Toni, Deya y Ganja esperan confiados a Irma. Han tomado todas las precauciones. Aunque saben que puede ser un huracán de armas tomar. Ton cuenta que dentro de la calma que ahora mismo lo rodea solo hay un leve, poético y ancestral elemento de alerta. «Los pájaros están saliendo en bandadas, grajeando muy nerviosos. Más que nosotros». Las aves saben quién se acerca. La madre naturaleza.
En algunas casas, apuntaba Cantillo, las provisiones de cerveza eran iguales o incluso mayores a las de agua. En otras los preparativos para defenderse del huracán han contemplado también lo necesario para celebrar como se debe el paso de Irma en cuanto acabe la pesadilla.
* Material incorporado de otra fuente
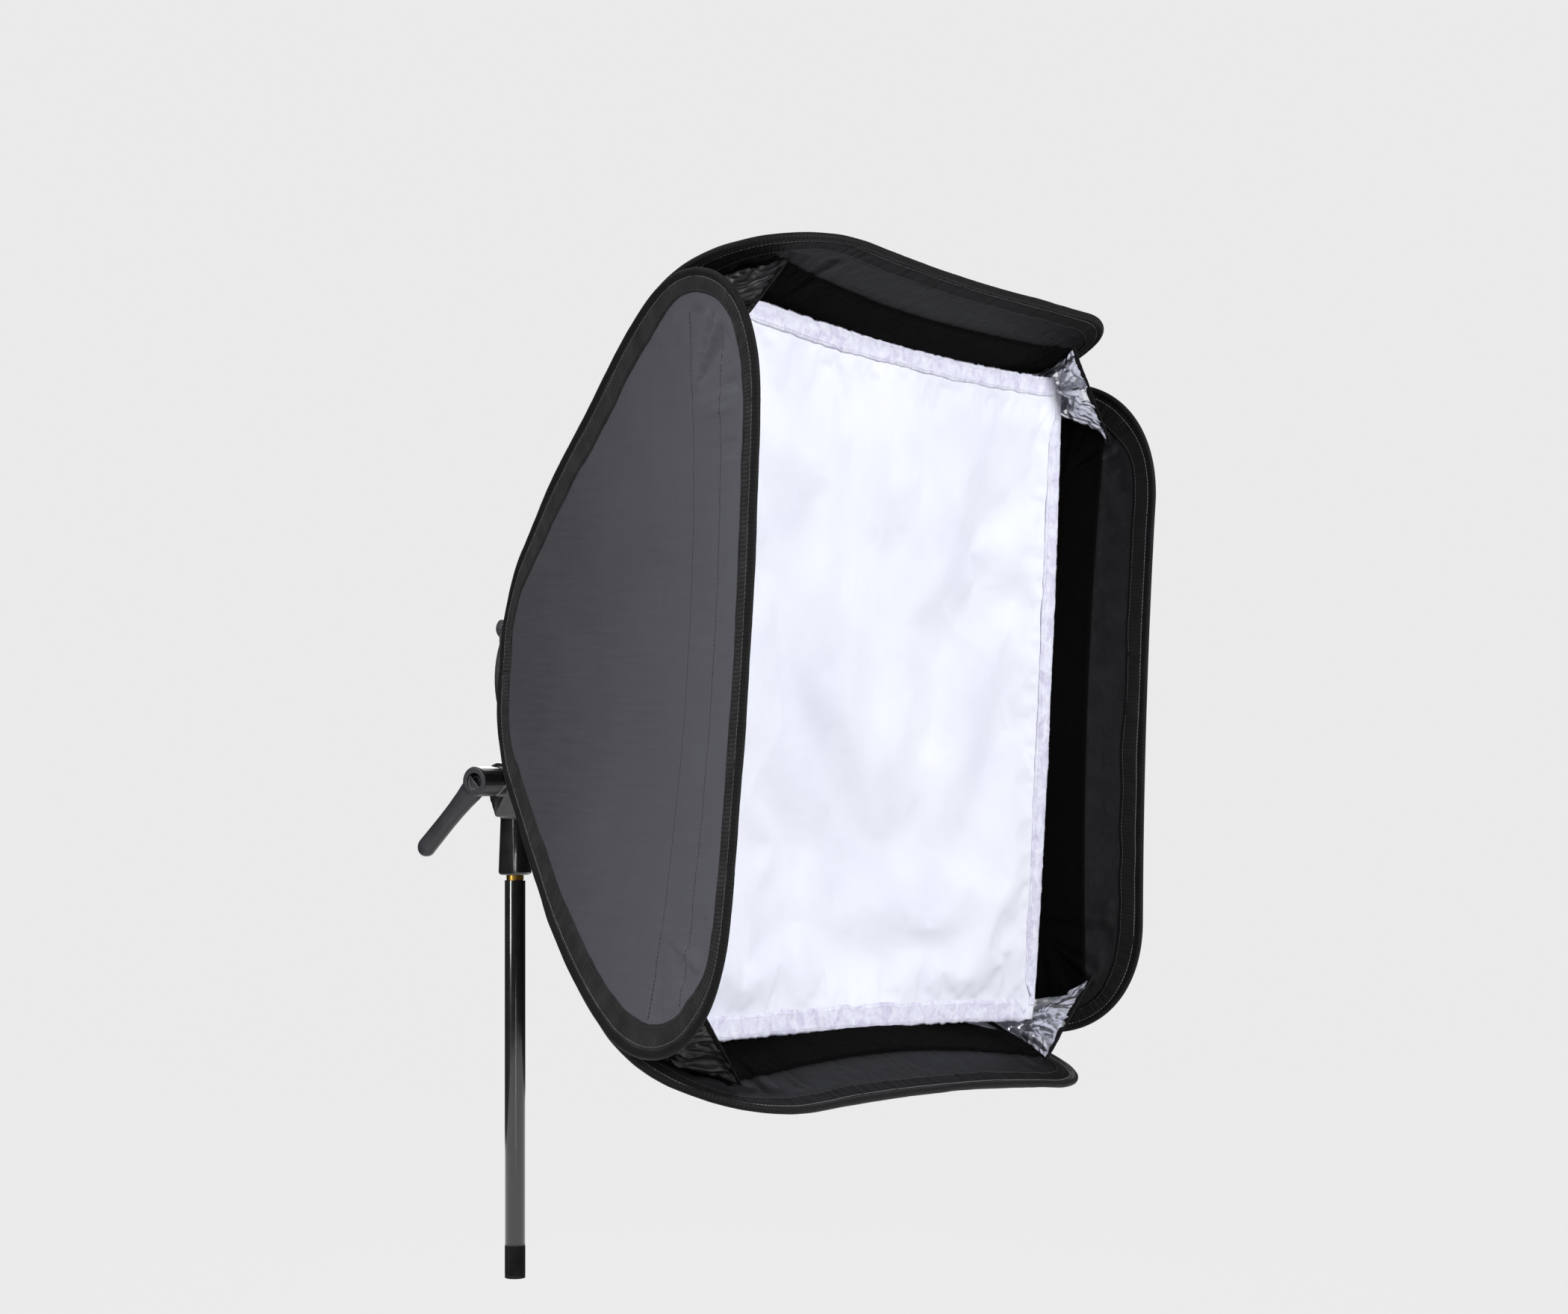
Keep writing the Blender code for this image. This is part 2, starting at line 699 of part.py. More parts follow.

En casa de Miyenu de Montis, una agente inmobiliaria de 35 años y origen nicaragüense, tienen preparada una barbacoa portátil para sacarla al patio y asar carne en cuanto los vientos salvajes y las lluvias bíblicas se retiren.
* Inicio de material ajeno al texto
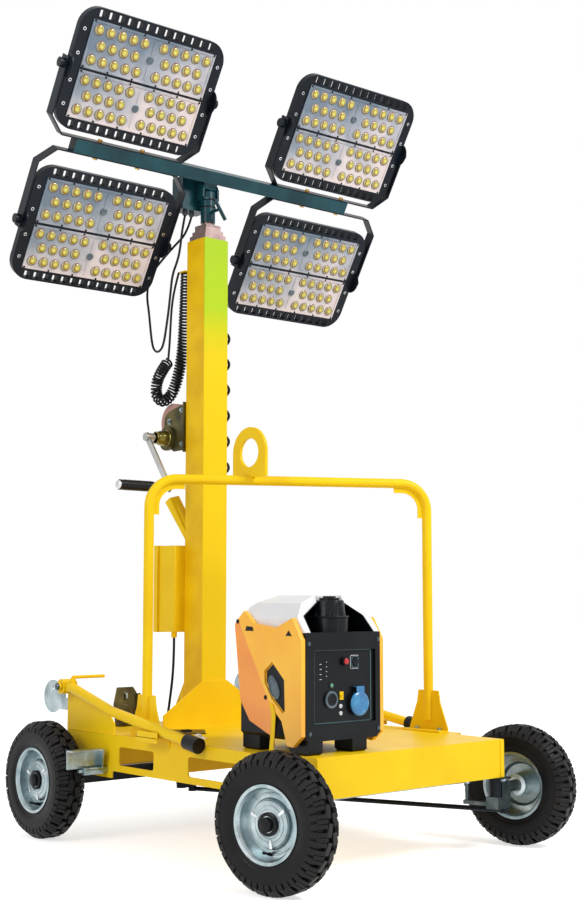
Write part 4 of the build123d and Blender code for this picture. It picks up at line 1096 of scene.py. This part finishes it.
# Each row: circle of the blocks' middles, distance from the wheel's middle plane, tilt in
# degrees, slant, share of a pitch, then offsets in a pitch, and a block's length, width, depth.
block_rows = (
    (0.1852, 0.0339, 38.5, 0.0, 0.0, (-4.1, 0.0, 4.1), (0.0122, 0.0310, 0.0124)),
    (0.1700, 0.0488, 76.0, 0.0, 0.0, (-4.0, 4.0), (0.0178, 0.0200, 0.0090)),
    (0.1942, 0.0128, 0.0, 14.0, 0.5, (0.0,), (0.0370, 0.0205, 0.0096)),
)
for name, (centre, turn) in wheel_frames.items():
    body = "wheel_" + name
    wheel = turned_at(at(*centre), turn, "Z")
    shape = bmesh.new()
    section = [*tyre_half, *((r, -y) for r, y in reversed(tyre_half[:-1]))]
    add_turned(shape, [*section, section[0]], outward, 96)
    carcass = finished("tyre_carcass_" + name, body, shape, rubber, wheel, smooth=True)
    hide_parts("tyre_" + name)
    for row, (radius, out, tilt, slant, share, offsets, size) in enumerate(block_rows):
        spots, turns = [], []
        for side in (1, -1):
            for number in range(pitches):
                for offset in offsets:
                    shift_share = share if side > 0 else share + 0.5
                    angle = 2 * math.pi * (number + shift_share) / pitches + math.radians(offset)
                    around = Matrix.Rotation(angle, 4, "Y")
                    spots.append(around @ Vector((0.0, side * out, radius)))
                    lean = around @ Matrix.Rotation(-side * math.radians(tilt), 4, "X")
                    lean = lean @ Matrix.Rotation(side * math.radians(slant), 4, "Z")
                    turns.append(tuple(lean.to_euler()))
        grow(
            "tyre_blocks_" + str(row + 1) + "_" + name, body, block_tree, spots,
            {"Length": size[0], "Width": size[1], "Depth": size[2], "Finish": block_rubber}, wheel,
            turns, bevel=0.0012)
print("blocks in the last row", len(spots))

# %% [markdown]
# ## Generator
# The small petrol generator has a black panel with sockets and switches between two orange side
# shells, a white cover and a black fuel cap. The solids give those forms. The panel's pale
# border line, its buttons, lamps, sockets and screws, the dark slots of the shells, the round
# window behind the diamond recess and the yellow tie strap are added here.

# %% Panel border, screws and sockets
gen_front, gen_y, gen_half = 590.0, -262.0, 170.0


def on_panel(side_mm, up_mm, out_mm=0.0):
    """A place on the panel: to the machine's left, up from the deck, out of the panel."""
    return at(gen_front + out_mm, gen_y + side_mm, deck_z + up_mm)


def facing(place):
    """A frame at the place whose Z points forward."""
    return turned_at(place, math.pi / 2, "Y")


shape = bmesh.new()
for y0, y1, z0, z1 in border_bars(-116.0, 120.0, 90.0, 308.0, 3.0):
    add_box(shape, on_panel(y0, z0, -8.5), on_panel(y1, z1, -7.0))
pale = finish("pale_line", (0.030, 0.085, 0.100), (0.07, 0.14, 0.16), 0.4)
slate = finish("slate_plastic", (0.030, 0.055, 0.075), (0.09, 0.14, 0.17), 0.28, coat=0.3, cloud=30.0)
finished("panel_border", "chassis", shape, pale)
shape = bmesh.new()
add_box(shape, on_panel(-130, 346, -30.0), on_panel(130, 360, -5.0))
finished("panel_top_lip", "chassis", shape, black, bevel=0.004, segments=3)
corner_spots = [on_panel(y, z, 0.6) for y, z in ((-142, 327), (144, 336), (-138, 64), (144, 66))]
grow(
    "panel_screws", "chassis", screw_tree, corner_spots,
    {"Radius": 0.0062, "Height": 0.004, "Finish": slate}, None, (0.0, math.pi / 2, 0.0))


def knob(shape, side_mm, up_mm, profile, steps=28):
    """A turned knob or socket on the recessed panel."""
    add_turned(shape, thousandths(profile), facing(on_panel(side_mm, up_mm, -8.0)), steps)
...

«Estamos en casa de mi cuñado en Little Havana tomando café cubano», explicó De Montis. Van a ser diez, contando cinco niños. Ella y su marido dejaron todas las ventanas y puertas de su casa de Miami Beach forradas con un material de última generación conocido como tejido antihuracán, una lona elaborada con un material similar al de los chalecos antibalas. De Montis confía en pasar Irma indemne. Se han preparado como soldados expertos en mil batallas climáticas. Ella era una niña cuando en huracán Andrew devastó Miami en 1992. «Me acuerdo de manera difusa. Un ruido espantoso que no quiero recordar ahora. Un árbol cayendo sobre la casa de mi vecina». Pero están preparados. «Tenemos aquí cien litros de agua».
Uno de los rumores que se escuchan por las calles de Miami es que en los barrios más humildes de la megalópolis hay gente arrancando los tablones de sus ventanas para que Irma las deje hechas papilla y cobrar una indemnización del seguro. Un empleado de un hotel decía ayer sobre su coche: «Yo no me he preocupado por meterlo en un garaje cerrado. Ojalá salga volando y me den uno nuevo».
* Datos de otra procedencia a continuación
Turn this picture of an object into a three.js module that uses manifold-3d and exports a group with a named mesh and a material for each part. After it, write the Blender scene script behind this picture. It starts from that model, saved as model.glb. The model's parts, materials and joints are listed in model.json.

Ayer en el Downtown de Miami, casi desierto ya porque está junto al mar, un obrero limpiaba con la manguera su vehículo, que se le había llenado de arena. Dijo que no estaba dispuesto a hablar del huracán. «Ese no es mi asunto», respondió gruñón en inglés el empleado anglosajón, que no quiso dar su nombre. Pero de repente se puso a hablar de lo que sí le obsesiona. No una catástrofe natural. Sino que «la ONU no pone dinero y Estados Unidos tiene que pagar por todos». Dijo que lo único que le importaba era que «en esta nación se creen trabajos para los americanos, aunque no se definió exactamente como un patriota. «Yo no amo a mi país. Amo a mis dólares y amo a mi coche negro de interiores negros comprado hace tres semanas».
Solo unos pocos centran sus preocupaciones en este momento en cosas tan peregrinas como la relación financiera de Washington con Naciones Unidas. El 99% de la población de Miami solo piensa en lo que se les viene encima.